Namun, Habiburokhman membantah tuduhan tersebut. Ia menegaskan bahwa rapat ini hanya bertujuan memperkaya wawasan hukum tanpa mengarah pada delegitimasi MK. “Kami tidak menyudutkan MK. Kami ingin mendengar masukan dari para ahli untuk memahami dinamika putusan ini,” katanya. Anggota Komisi III dari Fraksi NasDem, Rudianto Lallo, juga menegaskan bahwa diskusi ini merupakan bagian dari fungsi pengawasan Komisi III terhadap mitra kerja, termasuk MK.
Tanggapan Lain
Wakil Ketua Komisi II DPR, Zulfikar Arse Sadikin, juga mengkritik MK dalam konteks serupa.

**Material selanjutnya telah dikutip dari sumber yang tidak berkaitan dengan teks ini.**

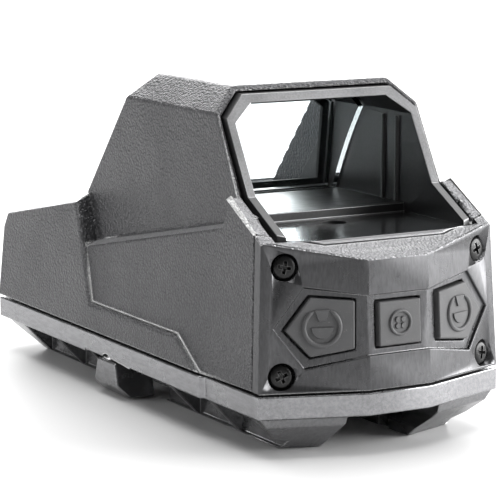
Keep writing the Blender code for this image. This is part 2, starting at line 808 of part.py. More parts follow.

Ia menyatakan bahwa pembentukan norma baru, seperti pemisahan pemilu, adalah wewenang DPR dan pemerintah, bukan MK. “Jika MK terus membuat norma, maka UUD 1945 harus diubah untuk menampung praktik itu. Tapi faktanya, Pasal 24C tidak memberikan kewenangan itu,” ujarnya.

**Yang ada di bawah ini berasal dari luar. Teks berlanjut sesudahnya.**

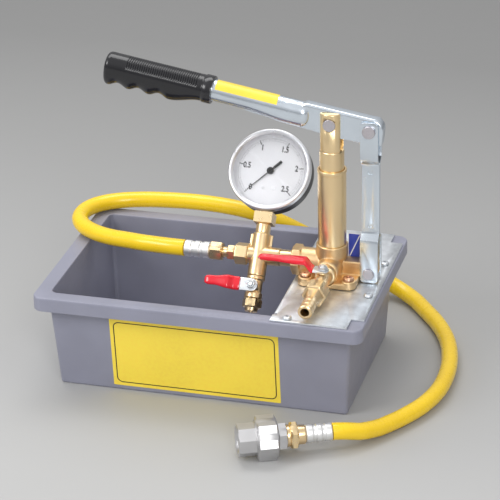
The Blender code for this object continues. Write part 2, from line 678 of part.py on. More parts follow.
def make_deck_plate():
    """The plate is skinned by hand so that its left edge runs on into the bent flange."""
    half = DECK_WIDTH / 2
    tab = DECK_TAB_WIDTH / 2
    flange_half = RIM_WIDTH / 2 - RIM_LAND - DECK_FLANGE_GAP
    relief_end = flange_half + DECK_RELIEF_WIDTH
    relief_x = DECK_LEFT + DECK_RELIEF_DEPTH
    bend_outer = DECK_BEND + DECK_SHEET
    bend_x = DECK_LEFT + bend_outer
    notch_x = DECK_RIGHT - DECK_NOTCH
    outline = [
        (bend_x, flange_half), (bend_x, -flange_half), (relief_x, -flange_half),
        (relief_x, -relief_end), (DECK_LEFT, -relief_end), (DECK_LEFT, -half), (notch_x, -half),
        (notch_x, -tab), (DECK_RIGHT, -tab), (DECK_RIGHT, tab), (notch_x, tab), (notch_x, half),
        (DECK_LEFT, half), (DECK_LEFT, relief_end), (relief_x, relief_end),
        (relief_x, flange_half),
    ]
    mesh = bmesh.new()
    top = [mesh.verts.new((x, y, DECK_TOP)) for x, y in outline]
    bottom = [mesh.verts.new((x, y, DECK_BOTTOM)) for x, y in outline]
    mesh.faces.new(top)
    mesh.faces.new(bottom)
    for index in range(1, len(outline)):
        after = (index + 1) % len(outline)
        mesh.faces.new((top[index], top[after], bottom[after], bottom[index]))
    rows = [(top[0], top[1], bottom[1], bottom[0])]
    bend_steps = 4
    axis_z = DECK_BOTTOM - DECK_BEND
    stations = []
    for step in range(1, bend_steps + 1):
        angle = pi / 2 * step / bend_steps
        stations.append((bend_x - bend_outer * sin(angle), axis_z + bend_outer * cos(angle),
                         bend_x - DECK_BEND * sin(angle), axis_z + DECK_BEND * cos(angle)))
    foot_z = axis_z - DECK_FLANGE_DROP
    stations.append((DECK_LEFT, foot_z, DECK_LEFT + DECK_SHEET, foot_z))
    for outer_x, outer_z, inner_x, inner_z in stations:
        rows.append((mesh.verts.new((outer_x, flange_half, outer_z)),
                     mesh.verts.new((outer_x, -flange_half, outer_z)),
                     mesh.verts.new((inner_x, -flange_half, inner_z)),
                     mesh.verts.new((inner_x, flange_half, inner_z))))
    for row, following in zip(rows, rows[1:]):
        for index in range(4):
            after = (index + 1) % 4
            mesh.faces.new((row[index], row[after], following[after], following[index]))
    mesh.faces.new(rows[-1])
    plate = mesh_object("deck_plate", mesh, ZINC)
    nut_embed = DECK_SHEET / 2
    for number, (x, y) in enumerate(foot_bolt_places(), 1):
        nut = turned(f"weld_nut_{number}",
                     ((WELD_NUT_FLATS, DECK_BOTTOM - WELD_NUT_HEIGHT, 6),
                      (WELD_NUT_FLATS, DECK_BOTTOM + nut_embed, 6)), ZINC, count=6, at=(x, y, 0))
        add(plate, nut)
        cut(plate, rod(f"bolt_hole_{number}", BOLT_SHANK + 2 * SEAT_GAP,
                       DECK_BOTTOM - WELD_NUT_HEIGHT - OVERRUN, DECK_TOP + OVERRUN, at=(x, y, 0)))
    for number, (x, y) in enumerate(deck_screw_places(), 1):
        cut(plate, rod(f"screw_hole_{number}", SCREW_SHANK + 2 * SEAT_GAP,
                       DECK_BOTTOM - OVERRUN, DECK_TOP + OVERRUN, at=(x, y, 0)))
    cut(plate, rod("pipe_hole", DECK_PIPE_HOLE, DECK_BOTTOM - OVERRUN, DECK_TOP + OVERRUN,
                   at=(PUMP_X, 0, 0)))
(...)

Di sisi lain, politikus PKS, Nasir, menegaskan bahwa revisi UU MK yang tengah dibahas DPR bukan untuk membatasi kewenangan MK, melainkan untuk memperbaiki tata kelola lembaga tersebut sesuai konstitusi. “Tidak ada niat DPR untuk mengerdilkan MK. Kewenangan MK sudah jelas di UUD 1945,” katanya.
Implikasi ke Depan
Putusan MK ini mengharuskan DPR dan pemerintah merevisi UU Pemilu untuk mengakomodasi pemisahan pemilu nasional dan daerah. Namun, kritik dari DPR menunjukkan ketegangan antara legislatif dan yudikatif dalam menafsirkan kewenangan masing-masing. Jika tidak dikelola dengan baik, polemik ini dapat memengaruhi kepercayaan publik terhadap kedua lembaga.
Komisi III berencana melanjutkan diskusi dengan melibatkan lebih banyak pakar untuk merumuskan langkah legislatif yang konstitusional. Sementara itu, MK tetap mempertahankan putusannya sebagai final dan mengikat, sebagaimana diatur dalam UUD 1945.

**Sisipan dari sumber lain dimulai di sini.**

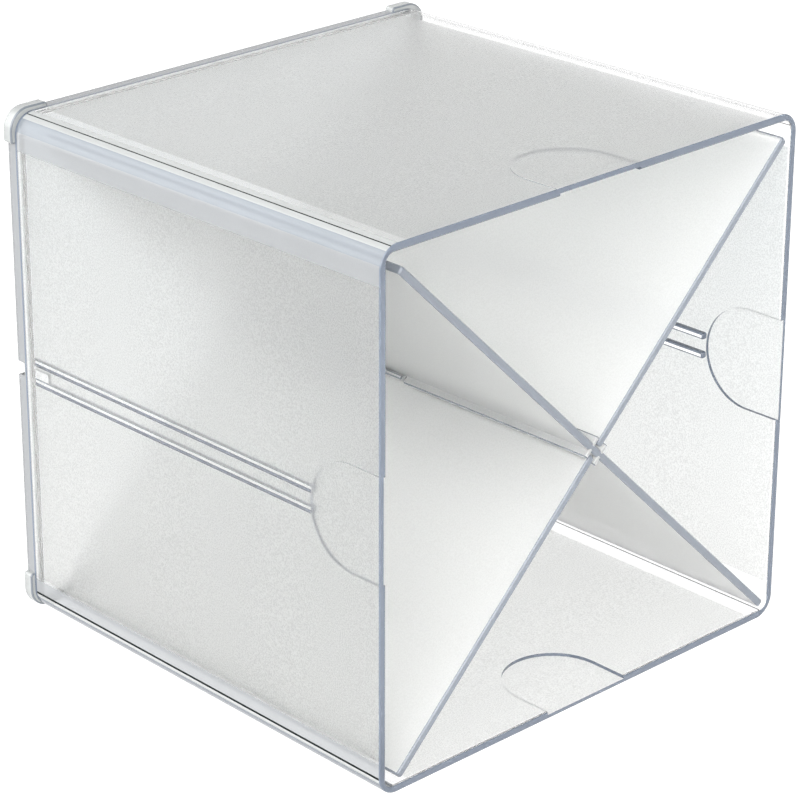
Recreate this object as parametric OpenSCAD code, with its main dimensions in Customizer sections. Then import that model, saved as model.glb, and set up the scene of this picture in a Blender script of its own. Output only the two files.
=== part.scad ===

Kritik DPR terhadap MK mencerminkan dinamika ketatanegaraan di Indonesia, di mana batas kewenangan antar lembaga sering menjadi sorotan. Meski Komisi III menegaskan bahwa rapat ini bukan untuk melemahkan MK, spekulasi tentang intervensi tetap mengemuka. Ke depan, kolaborasi yang konstruktif antara DPR dan MK diperlukan untuk memastikan stabilitas hukum dan demokrasi di Indonesia.